* **What you should do**
Write out the whole listing, matching it exactly.

* **Material**
==================================================

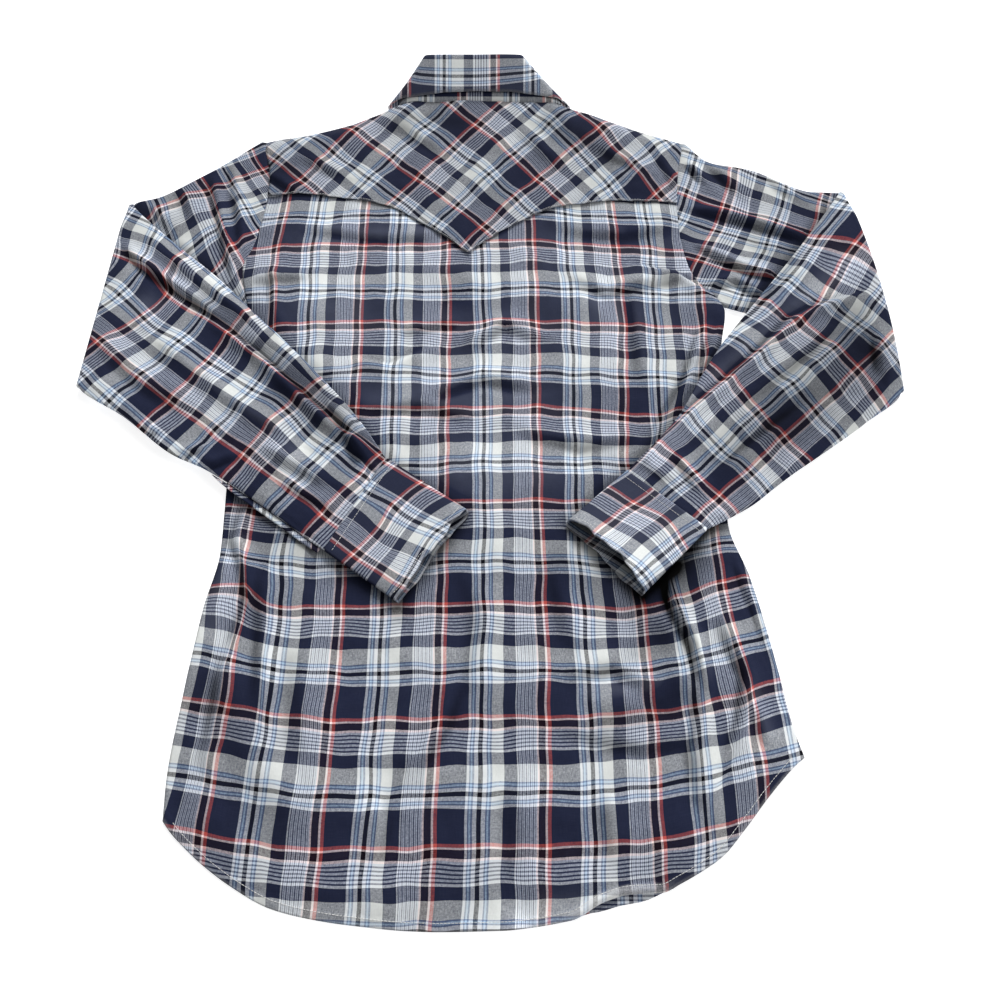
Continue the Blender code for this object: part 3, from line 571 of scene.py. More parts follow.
def beside(places, x, y):
    """Share along a line, distance from it, signed distance to its left, and its way."""
    x, y = np.broadcast_arrays(np.asarray(x, float), np.asarray(y, float))
    ends = np.array(places, float)
    runs = np.diff(ends, axis=0)
    sizes = np.hypot(runs[:, 0], runs[:, 1])
    starts = np.concatenate([[0.0], np.cumsum(sizes)]) / sizes.sum()
    best = None
    for k, ((x0, y0), (run_x, run_y), size) in enumerate(zip(ends, runs, sizes)):
        near = np.clip(((x - x0) * run_x + (y - y0) * run_y) / size**2, 0.0, 1.0)
        off = np.hypot(x - x0 - near * run_x, y - y0 - near * run_y)
        signed = ((y - y0) * run_x - (x - x0) * run_y) / size
        share = mix(starts[k], starts[k + 1], near)
        way_x, way_y = np.full(x.shape, run_x / size), np.full(x.shape, run_y / size)
        found = (share, off, signed, way_x, way_y)
        if best is None:
            best = found
        else:
            nearer = off < best[1]
            best = tuple(np.where(nearer, new, old) for new, old in zip(found, best))
    return best


def folds(table, x, y):
    """Height of a set of folds at each point: steep on the right of their line, with a soft
    trough beyond it, gentle on the left, and tapering to rounded ends."""
    total = np.zeros(np.broadcast(x, y).shape)
    for half, height, _, *places in table:
        share, off, signed, *_ = beside(places, x, y)
        steep = signed < 0
        bump = bell(off, np.where(steep, FOLD_STEEP, FOLD_SOFT) * half)
        trough = FOLD_TROUGH * bell(off - TROUGH_AT * half, TROUGH_HALF * half) * steep
        taper = 1 - FOLD_TAPER * np.abs(2 * share - 1) ** 3
        raised = FOLD_RISE * height * (bump - trough) * taper
        total += np.where(off < FOLD_END * half, raised, 0.0)
    return total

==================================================

* **Output for this exercise**
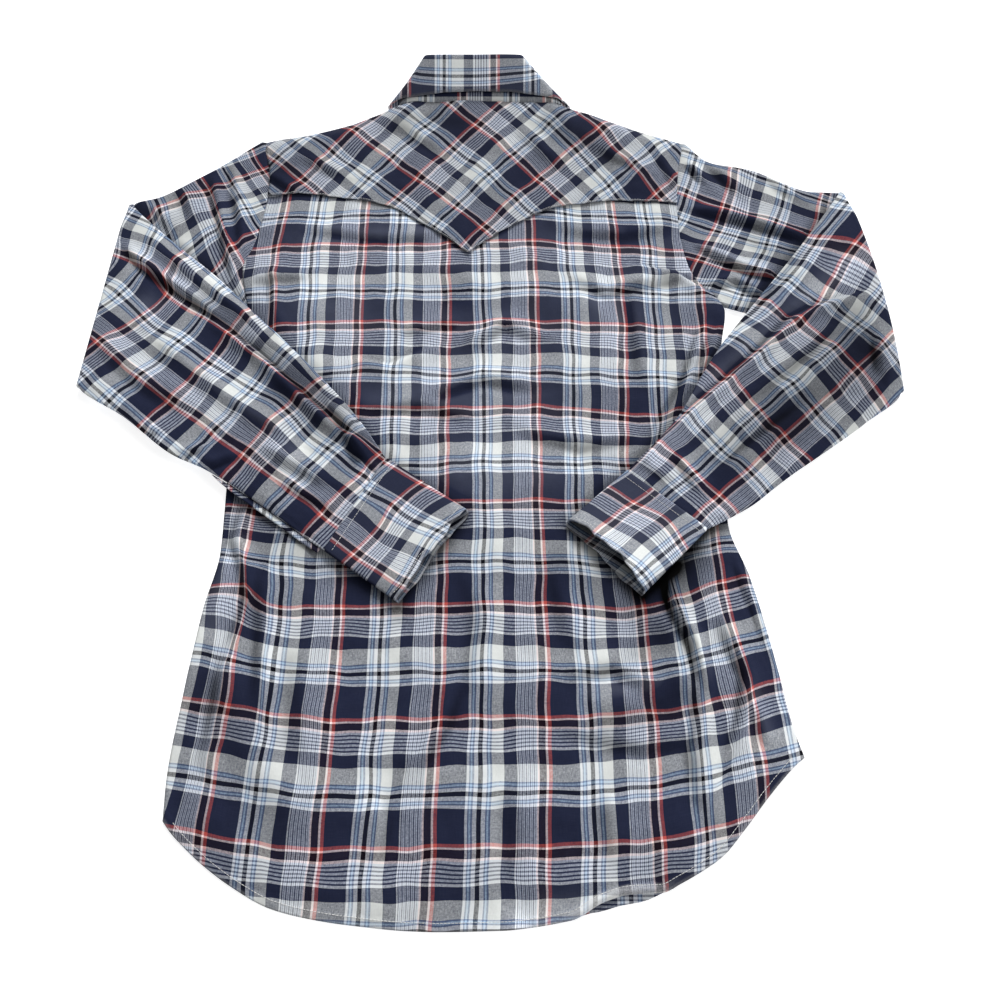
Continue the Blender code for this object: part 3, from line 571 of scene.py. More parts follow.
def beside(places, x, y):
    """Share along a line, distance from it, signed distance to its left, and its way."""
    x, y = np.broadcast_arrays(np.asarray(x, float), np.asarray(y, float))
    ends = np.array(places, float)
    runs = np.diff(ends, axis=0)
    sizes = np.hypot(runs[:, 0], runs[:, 1])
    starts = np.concatenate([[0.0], np.cumsum(sizes)]) / sizes.sum()
    best = None
    for k, ((x0, y0), (run_x, run_y), size) in enumerate(zip(ends, runs, sizes)):
        near = np.clip(((x - x0) * run_x + (y - y0) * run_y) / size**2, 0.0, 1.0)
        off = np.hypot(x - x0 - near * run_x, y - y0 - near * run_y)
        signed = ((y - y0) * run_x - (x - x0) * run_y) / size
        share = mix(starts[k], starts[k + 1], near)
        way_x, way_y = np.full(x.shape, run_x / size), np.full(x.shape, run_y / size)
        found = (share, off, signed, way_x, way_y)
        if best is None:
            best = found
        else:
            nearer = off < best[1]
            best = tuple(np.where(nearer, new, old) for new, old in zip(found, best))
    return best


def folds(table, x, y):
    """Height of a set of folds at each point: steep on the right of their line, with a soft
    trough beyond it, gentle on the left, and tapering to rounded ends."""
    total = np.zeros(np.broadcast(x, y).shape)
    for half, height, _, *places in table:
        share, off, signed, *_ = beside(places, x, y)
        steep = signed < 0
        bump = bell(off, np.where(steep, FOLD_STEEP, FOLD_SOFT) * half)
        trough = FOLD_TROUGH * bell(off - TROUGH_AT * half, TROUGH_HALF * half) * steep
        taper = 1 - FOLD_TAPER * np.abs(2 * share - 1) ** 3
        raised = FOLD_RISE * height * (bump - trough) * taper
        total += np.where(off < FOLD_END * half, raised, 0.0)
    return total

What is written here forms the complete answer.